Another research found that images of models, very strongly impact adolescent girls’ perception of ideals weight, and body shape. According to the results, 69% of the girls are influenced by the perfect body shape depicted in the magazines.

Social media and brands have cultured a noxious relationship between us and our natural bodies. But now these same brands are latching out and woke the new movement of body positivity, flaunting plus size models just to sell us a whole new set of products.

A study conducted amongst 2000 women showed that a staggering 89% of the women feel that their body shape is not represented in the main street fashion industry. 74% of the women in the US feel self-conscious when looking at themselves in the mirror. More than half of the 13-year old girls in America are unhappy with their bodies, by the age of 17, the percentage shoots up to 80%.

What Actually is Body Positivity Movement?

Though today body positivity has turned into more of a buzzword used by brands to sell their latest collection; its history is deeply entrenched in revisionist social justice and radical body acceptance. Originally emanated by the 1960’s fat acceptance movement, body positivity is the movement created for embracing marginalized bodies, especially “fat, Black, queer and disabled bodies” says Chelsea Kronengold of the National Eating Disorder Association.

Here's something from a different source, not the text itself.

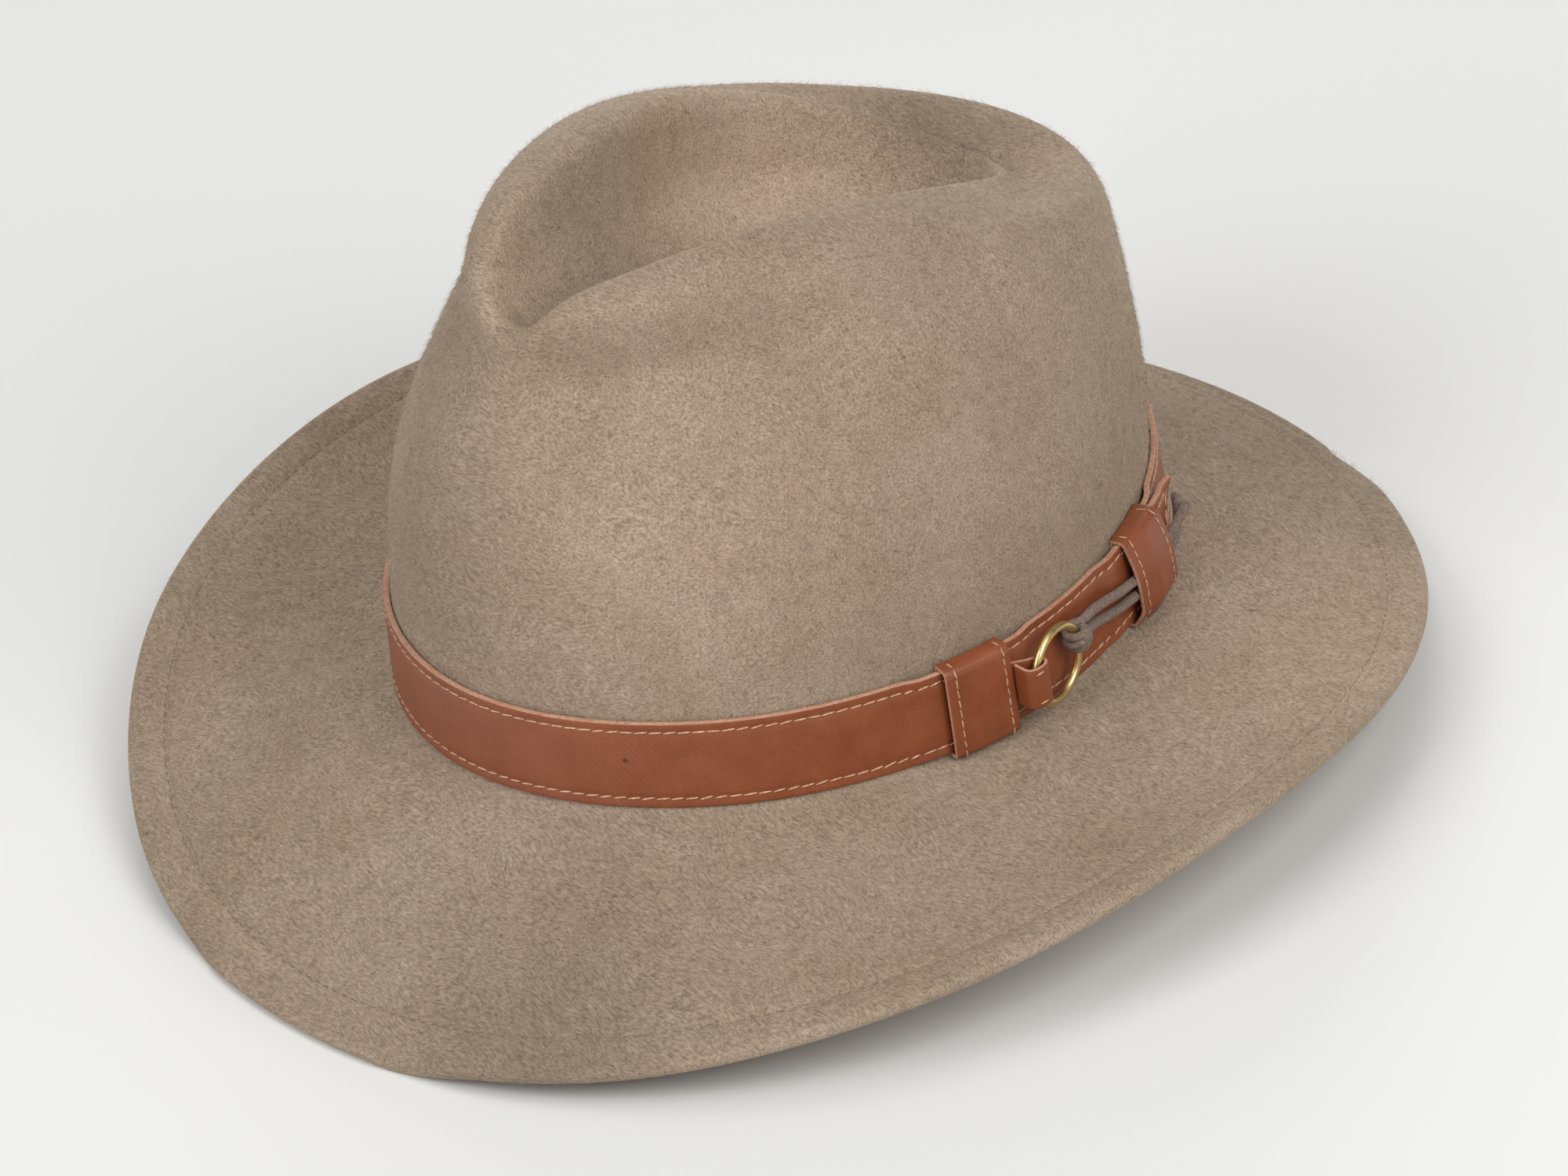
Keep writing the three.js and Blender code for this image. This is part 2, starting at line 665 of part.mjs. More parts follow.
function cord(route) {
  const points = route.map(([along, out, up]) => onBand(along, out, up));
  const section = new THREE.Shape();
  for (let side = 0; side < CORD_SIDES; side += 1) {
    const turn = (side * FULL_TURN) / CORD_SIDES;
    const corner = [(CORD / 2) * Math.cos(turn), (CORD / 2) * Math.sin(turn)];
    if (side === 0) section.moveTo(...corner);
    else section.lineTo(...corner);
  }
  section.closePath();
  return new THREE.ExtrudeGeometry(section, {
    steps: CORD_STEPS,
    extrudePath: new THREE.CatmullRomCurve3(points),
  });
}

const felt = { color: 0x968571, roughness: 0.95, metalness: 0 };
const leather = { color: 0x8c4e32, roughness: 0.5, metalness: 0 };
const brass = { color: 0xc9a250, roughness: 0.25, metalness: 1 };
const waxedCord = { color: 0x7a6b60, roughness: 0.7, metalness: 0 };

const hat = new THREE.Group();

function add(name, geometry, finish) {
  const mesh = new THREE.Mesh(geometry, new THREE.MeshStandardMaterial(finish));
  mesh.name = name;
  hat.add(mesh);
}

add('felt_body', feltBody(), felt);
add('band_strap', strap(), leather);
add('sleeve_front', sleeveFront(), leather);
add('keeper_rear', keeperRear(), leather);
add('ring_tab', ringTab(), leather);
add('brass_ring', ring(), brass);
add('cord_knot', knot(), waxedCord);
for (const [name, route] of Object.entries(CORD_ROUTES)) {
  add(name, cord(route), waxedCord);
}

// The hat rests on the front and back of its brim, centred over the origin.
hat.rotation.x = -degToRad(REST_TILT);
const box = new THREE.Box3().setFromObject(hat, true);
const centre = box.getCenter(new THREE.Vector3());
hat.position.set(-centre.x, -centre.y, -box.min.z);

export default hat;
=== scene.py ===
import json
import math

import bmesh
import bpy
import numpy as np
from mathutils import Matrix, Vector

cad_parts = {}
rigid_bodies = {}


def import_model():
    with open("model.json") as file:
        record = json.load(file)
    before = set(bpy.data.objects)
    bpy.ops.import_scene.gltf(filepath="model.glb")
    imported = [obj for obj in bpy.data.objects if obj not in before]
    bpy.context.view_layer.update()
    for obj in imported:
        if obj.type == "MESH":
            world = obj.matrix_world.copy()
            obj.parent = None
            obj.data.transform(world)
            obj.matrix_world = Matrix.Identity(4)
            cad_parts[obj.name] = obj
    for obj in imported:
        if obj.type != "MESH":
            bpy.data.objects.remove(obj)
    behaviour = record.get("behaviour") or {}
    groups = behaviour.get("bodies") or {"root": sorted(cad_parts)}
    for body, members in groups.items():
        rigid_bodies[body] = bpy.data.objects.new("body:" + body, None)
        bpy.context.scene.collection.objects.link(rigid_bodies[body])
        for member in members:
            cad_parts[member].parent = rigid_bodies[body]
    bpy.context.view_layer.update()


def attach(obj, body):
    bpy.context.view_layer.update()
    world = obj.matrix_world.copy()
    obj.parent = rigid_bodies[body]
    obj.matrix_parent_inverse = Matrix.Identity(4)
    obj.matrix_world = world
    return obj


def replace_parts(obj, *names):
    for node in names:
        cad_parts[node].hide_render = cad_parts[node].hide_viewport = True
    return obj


# Felt hat with a leather strap, two leather loops, a brass ring and a tied cord.
# Shapes are worked out in millimetres in the hat's own frame, then placed in metres.

bpy.ops.object.select_all(action="SELECT")
bpy.ops.object.delete()
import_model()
mm = 0.001
print("frame loaded")

# The hat's main sizes, as in the solid model.
hat = dict(
    headWidth=170.8, headLength=208.2,  # outside of the felt at the foot of the crown
    crownHeight=120, brimWidth=75.7, brimLift=30.3, brimCurl=4,
    seatHeight=32.4, seatWave=2.5,  # foot of the crown over the table, and its wave
    restTilt=1.67, centreY=5.938, centreZ=32.386,  # how the hat stands on its brim
    felt=2, hemWidth=11, hemThickness=3.4, restPress=2,
)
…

The movement largely encouraging plus-sized women to accept their bodies soon began to steam up on platforms like Facebook groups and Tumblr. Here women suffering from the social stereotype of body shape discussed their problems and how their looks were preventing them from being treated like everyone else. But with the rise of influencer culture, the plus-size model started utilizing the movement to promote acceptance of body positivity on platforms like Instagram, gathering support from the followers.

But plus-size models weren’t the only ones using these hashtags for publically preaching love for their natural bodies. Super skinny influencers also championed body positivity hashtags, flaunting the parts of their bodies which they adjudged to be ‘flawed.’ Despite being inherently correct, these models exhibiting their love handles, hip dips, cellulitis using #bodypositivity was completely contrary to the initial movement’s motivation which focused on acceptance of marginalized bodies.

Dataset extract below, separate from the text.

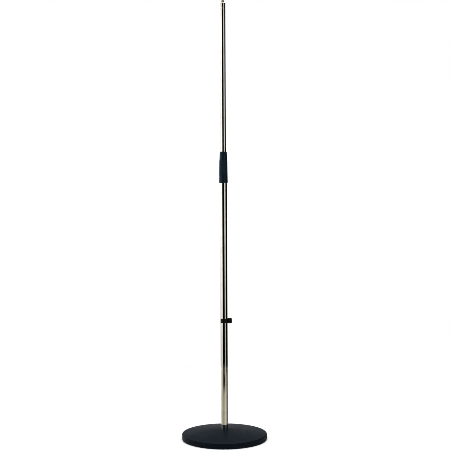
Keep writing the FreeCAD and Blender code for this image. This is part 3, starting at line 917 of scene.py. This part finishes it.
# how bright the floor looks in bright metal, in three rings round the stand: each ring's sectors
# start at an angle from the front, in degrees to the right
nearRing = [(-180, 0.75), (-95, 0.33), (-50, 0.41), (-15, 0.50), (18, 0.62),
            (52, 0.45), (92, 0.18), (165, 0.75)]
middleRing = [(-180, 0.85), (-95, 0.40), (-55, 0.14), (-26, 0.005), (19, 0.38),
              (50, 0.30), (92, 0.2), (165, 0.85)]
farRing = [(-180, 0.90), (-95, 0.55), (-55, 0.11), (-17, 0.05), (14, 0.62),
           (50, 0.09), (92, 0.14), (165, 0.90)]


def angleRamp(tree, across, towards, sectors, softness, place):
    # brightness by the angle round the stand; the sectors' edges are soft
    turn = combine(tree, 'ARCTAN2', across, towards, (place[0], place[1]))
    share = combine(tree, 'MULTIPLY_ADD', turn, 1 / math.tau, (place[0] + 200, place[1]))
    share.node.inputs[2].default_value = 0.5
    edge = softness / 360
    stops = [(0, sectors[0][1])]
    for (angle, level), (start, before) in zip(sectors[1:], sectors):
        stops += [((angle + 180) / 360 - edge, before), ((angle + 180) / 360 + edge, level)]
    return addRamp(tree, share, stops, (place[0] + 400, place[1]))


def makeFloor():
    shape = studioShape
    deselectAll()
    thick = shape["floorThick"]
    bpy.ops.mesh.primitive_cylinder_add(vertices=160, radius=shape["floorRadius"], depth=thick,
                                        location=(0, 0, -thick / 2))
    floor = bpy.context.object
    floor.name = "studioFloor"
    bpy.ops.object.transform_apply(location=True, rotation=True, scale=True)
    material, tree, shader, where = startMaterial("Pale floor", {})
    film = useGroup(tree, handledGroup, (-1000, 0), {'Amount': 0.5})
    tree.links.new(where, film.inputs['Coordinates'])
    tone = shape["floorTone"]
    filmed = [c * shape["filmed"] for c in tone]
    plain = blendColours(tree, film.outputs['Mask'], tone, filmed, (-600, 0))
    # bright metal sees a duller, smoother floor with darker sectors that lead away from the stand
    parts = addNode(tree, 'ShaderNodeSeparateXYZ', (-2200, -300))
    tree.links.new(where, parts.inputs[0])
    towards = combine(tree, 'MULTIPLY', parts.outputs['Y'], -1.0, (-2000, -300))
    reach = addNode(tree, 'ShaderNodeVectorMath', (-1400, -900), {'operation': 'LENGTH'})
    tree.links.new(where, reach.inputs[0])
    rings = []
    for number, sectors in enumerate((nearRing, middleRing, farRing)):
        place = (-1800, -300 - 200 * number)
        rings.append(angleRamp(tree, parts.outputs['X'], towards, sectors, 5, place))
    outwards = fadeBetween(tree, reach.outputs['Value'], shape["firstFade"], (-1200, -900))
    further = fadeBetween(tree, reach.outputs['Value'], shape["secondFade"], (-1200, -1200))
    inner = blendColours(tree, outwards, rings[0], rings[1], (-1000, -400))
    outer = blendColours(tree, further, inner, rings[2], (-800, -400))
    dull = addNode(tree, 'ShaderNodeVectorMath', (-600, -300), {'operation': 'MULTIPLY'})
    tree.links.new(outer, dull.inputs[0])
    dull.inputs[1].default_value = shape["floorTint"]
    rays = addNode(tree, 'ShaderNodeLightPath', (-800, 500))
    inMetal = rays.outputs['Is Glossy Ray']
    seen = blendColours(tree, inMetal, plain, dull.outputs[0], (-300, 0))
    tree.links.new(seen, shader.inputs['Base Color'])
    tree.links.new(fade(tree, inMetal, 0.8, 0.3, (-300, -300)), shader.inputs['Roughness'])
    tree.links.new(fade(tree, inMetal, 0.05, 0.3, (-300, -600)), shader.inputs['Specular IOR Level'])
    floor.data.materials.append(material)


def makeSurround():
    shape = studioShape
    world = bpy.data.worlds.new("Soft studio")
    scene.world = world
    world.use_nodes = True
    tree = world.node_tree
    direction = addNode(tree, 'ShaderNodeTexCoord', (-1600, 0))
    parts = addNode(tree, 'ShaderNodeSeparateXYZ', (-1400, 0))
    tree.links.new(direction.outputs['Generated'], parts.inputs[0])
    front = combine(tree, 'MULTIPLY', parts.outputs['Y'], -1.0, (-1200, -100))
    sectors = [(angle, shape[kind]) for angle, kind in surround]
    panels = angleRamp(tree, parts.outputs['X'], front, sectors, 1.5, (-1000, 0))
    height = combine(tree, 'MULTIPLY_ADD', parts.outputs['Z'], 0.5, (-800, -300))
    height.node.inputs[2].default_value = 0.5
    levels = addRamp(tree, height, [((z + 1) / 2, level) for z, level in panelLevels], (-600, -300))
    lit = addNode(tree, 'ShaderNodeVectorMath', (-200, 0), {'operation': 'MULTIPLY'})
    tree.links.new(panels, lit.inputs[0])
    tree.links.new(levels, lit.inputs[1])
    # a white ceiling over all of it, and the plain white backdrop that the camera sees
    above = fadeBetween(tree, parts.outputs['Z'], shape["ceilingFade"], (-200, -300))
    ceiling = (shape["ceiling"],) * 3
    covered = blendColours(tree, above, lit.outputs[0], ceiling, (0, 0))
    rays = addNode(tree, 'ShaderNodeLightPath', (-200, 400))
    backdrop = (shape["backdrop"],) * 3
    seen = blendColours(tree, rays.outputs['Is Camera Ray'], covered, backdrop, (200, 100))
    tree.links.new(seen, tree.nodes['Background'].inputs['Color'])


cameraShape = {"side": 0.0041, "distance": 2.542, "height": 0.6307, "lens": 68.87, "roll": 0.25}


def makeCamera():
    shape = cameraShape
    data = bpy.data.cameras.new("Camera")
    camera = bpy.data.objects.new("Camera", data)
    scene.collection.objects.link(camera)
    data.sensor_width = 36
    data.lens = shape["lens"]
    camera.location = (shape["side"], -shape["distance"], shape["height"])
    camera.rotation_euler = (math.pi / 2, math.radians(shape["roll"]), 0)
    scene.camera = camera


makeFloor()
makeSurround()
makeCamera()
scene.view_settings.view_transform = 'Standard'
scene.cycles.filter_width = 0.7    # a crisp print
print("studio made")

The Commodification of Body Positivity

In a world ruled by capitalism, the organic social justice movement challenging social stereotypes hovering over body image was soon manipulated, repurposed, and commodified. As brands started seeing the plus-size influencers as a profitable tool to boost their sales, models with some extra pounds were incorporated into the brand’s campaign under the semblance of body positivity.

Clothing brands love to sell the idea of self-love, accepting the body as it is and clothing it accordingly. But are they really promoting body positivity? In reality, they are doing quite the opposite.

The body positivity movement recently again sparked in 2021, challenging unrealistic beauty standards. Numerous plus-size models were hired for spreading the message, Instagram became the platform to advertise the movement. Today, there are more than 7 million posts under #bodypositivity, but most of them have nothing to do with the original idea behind the movement. This hashtag has become just another hashtag for vaunting selfies, gym-wear, and paid posts. Most of them sharing their fat-loss journey.

Body Positivity: The New Marketing Idea

For the fashion industries acceptance of plus-size models is still a long way ahead. Plus-size in the industry means size 8, the average size of women in the US in 14. For them, curvy women with hour-glass waist walking down the ramp are acceptance of women of all sizes.

Research conducted by Florida State University showed that women tend to remember brands showcasing plus-size models in their advertisement, and perhaps add the brand’s product to their shopping cart. This is the psychology the brands are cashing on, and the reason behind featuring curvier models in the name of body positivity.

One-third of the women in the US classify themselves as plus-size. The branding tactics of body positivity turned out to be immensely fruitful for the clothing brand. In the UK plus-size clothing business have almost doubled in just a decade.

© Statista 2021

There has been genuine demand for plus-size clothing and brands have catered it well. Today almost every top brand has a plus-size collection, but astonishingly they do not share the same rack as other sizes. Inclusivity is still missing in the supply of cloth, plus is mostly another section if not another shop altogether. The price range of plus-size clothes also varies from the usual sizes.

A Long Way Ahead

Today, brands are making huge money from what started as a movement of self-acceptance, but the message is yet not conveyed. We as a society still say “Wow! you look great. Have you lost weight?”

Society still has a long way to understand that beauty is not about being curvy or skinny, tall or short but being comfortable in being your own self.